**SUPPLIED DATA**
· · ·

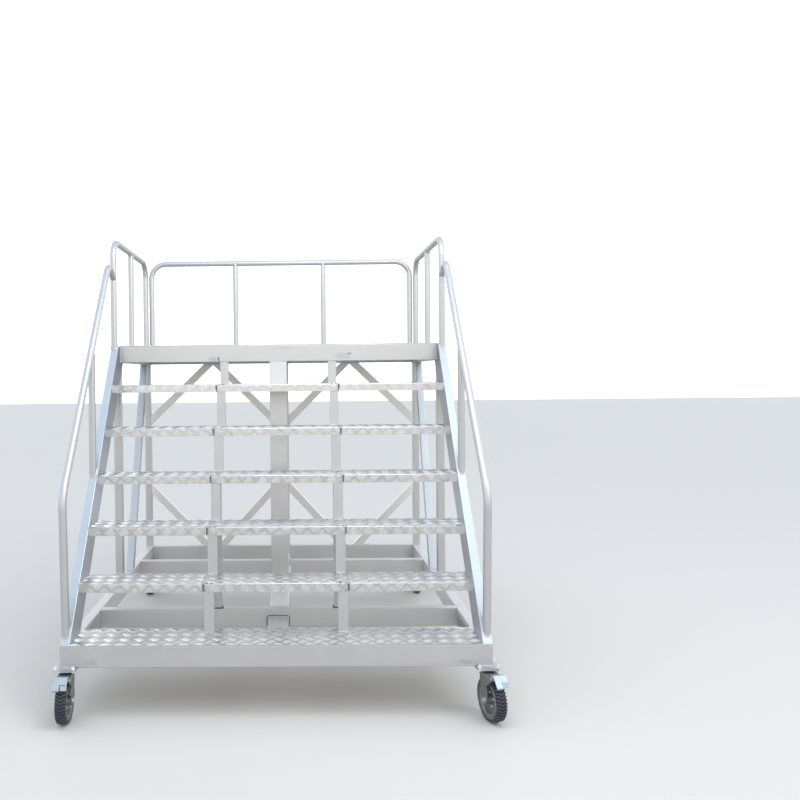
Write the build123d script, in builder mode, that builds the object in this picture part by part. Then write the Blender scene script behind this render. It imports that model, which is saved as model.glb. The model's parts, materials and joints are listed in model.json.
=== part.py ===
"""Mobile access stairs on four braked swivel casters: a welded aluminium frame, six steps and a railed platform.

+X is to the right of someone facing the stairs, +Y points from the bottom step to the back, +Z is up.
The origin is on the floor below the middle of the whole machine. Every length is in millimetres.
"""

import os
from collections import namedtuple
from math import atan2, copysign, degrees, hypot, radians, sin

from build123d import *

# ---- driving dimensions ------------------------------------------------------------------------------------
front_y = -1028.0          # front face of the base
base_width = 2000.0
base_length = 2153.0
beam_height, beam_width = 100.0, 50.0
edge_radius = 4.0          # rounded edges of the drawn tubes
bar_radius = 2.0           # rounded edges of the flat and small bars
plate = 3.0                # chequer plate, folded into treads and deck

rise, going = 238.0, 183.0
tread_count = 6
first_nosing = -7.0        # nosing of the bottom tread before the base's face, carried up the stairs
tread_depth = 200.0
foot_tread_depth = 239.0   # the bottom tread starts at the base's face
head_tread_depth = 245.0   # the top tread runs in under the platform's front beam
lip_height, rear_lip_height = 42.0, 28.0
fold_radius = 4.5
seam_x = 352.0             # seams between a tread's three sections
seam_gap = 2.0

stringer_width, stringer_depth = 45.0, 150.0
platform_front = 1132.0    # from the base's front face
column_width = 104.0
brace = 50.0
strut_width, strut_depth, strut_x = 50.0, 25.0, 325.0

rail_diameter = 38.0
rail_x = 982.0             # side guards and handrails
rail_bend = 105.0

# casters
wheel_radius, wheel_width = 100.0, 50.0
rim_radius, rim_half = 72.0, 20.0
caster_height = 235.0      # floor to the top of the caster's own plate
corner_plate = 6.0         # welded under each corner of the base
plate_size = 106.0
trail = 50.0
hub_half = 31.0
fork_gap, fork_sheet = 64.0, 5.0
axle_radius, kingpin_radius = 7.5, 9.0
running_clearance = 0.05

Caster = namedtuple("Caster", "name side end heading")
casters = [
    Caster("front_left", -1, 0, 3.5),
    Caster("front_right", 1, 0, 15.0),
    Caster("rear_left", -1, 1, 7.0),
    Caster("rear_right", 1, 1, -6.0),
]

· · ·

**GIVEN EXERCISE**
Reproduce only the lines from the top of the material through the one bearing "running_clearance = 0.05", each exactly as it stands.

**EXERCISE ANSWER**
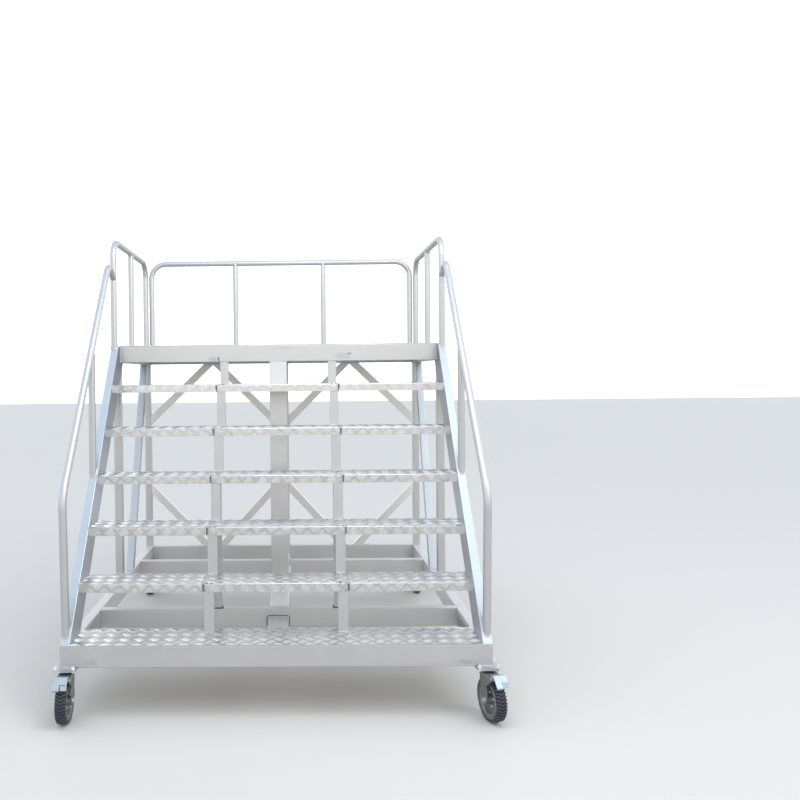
Write the build123d script, in builder mode, that builds the object in this picture part by part. Then write the Blender scene script behind this render. It imports that model, which is saved as model.glb. The model's parts, materials and joints are listed in model.json.
=== part.py ===
"""Mobile access stairs on four braked swivel casters: a welded aluminium frame, six steps and a railed platform.

+X is to the right of someone facing the stairs, +Y points from the bottom step to the back, +Z is up.
The origin is on the floor below the middle of the whole machine. Every length is in millimetres.
"""

import os
from collections import namedtuple
from math import atan2, copysign, degrees, hypot, radians, sin

from build123d import *

# ---- driving dimensions ------------------------------------------------------------------------------------
front_y = -1028.0          # front face of the base
base_width = 2000.0
base_length = 2153.0
beam_height, beam_width = 100.0, 50.0
edge_radius = 4.0          # rounded edges of the drawn tubes
bar_radius = 2.0           # rounded edges of the flat and small bars
plate = 3.0                # chequer plate, folded into treads and deck

rise, going = 238.0, 183.0
tread_count = 6
first_nosing = -7.0        # nosing of the bottom tread before the base's face, carried up the stairs
tread_depth = 200.0
foot_tread_depth = 239.0   # the bottom tread starts at the base's face
head_tread_depth = 245.0   # the top tread runs in under the platform's front beam
lip_height, rear_lip_height = 42.0, 28.0
fold_radius = 4.5
seam_x = 352.0             # seams between a tread's three sections
seam_gap = 2.0

stringer_width, stringer_depth = 45.0, 150.0
platform_front = 1132.0    # from the base's front face
column_width = 104.0
brace = 50.0
strut_width, strut_depth, strut_x = 50.0, 25.0, 325.0

rail_diameter = 38.0
rail_x = 982.0             # side guards and handrails
rail_bend = 105.0

# casters
wheel_radius, wheel_width = 100.0, 50.0
rim_radius, rim_half = 72.0, 20.0
caster_height = 235.0      # floor to the top of the caster's own plate
corner_plate = 6.0         # welded under each corner of the base
plate_size = 106.0
trail = 50.0
hub_half = 31.0
fork_gap, fork_sheet = 64.0, 5.0
axle_radius, kingpin_radius = 7.5, 9.0
running_clearance = 0.05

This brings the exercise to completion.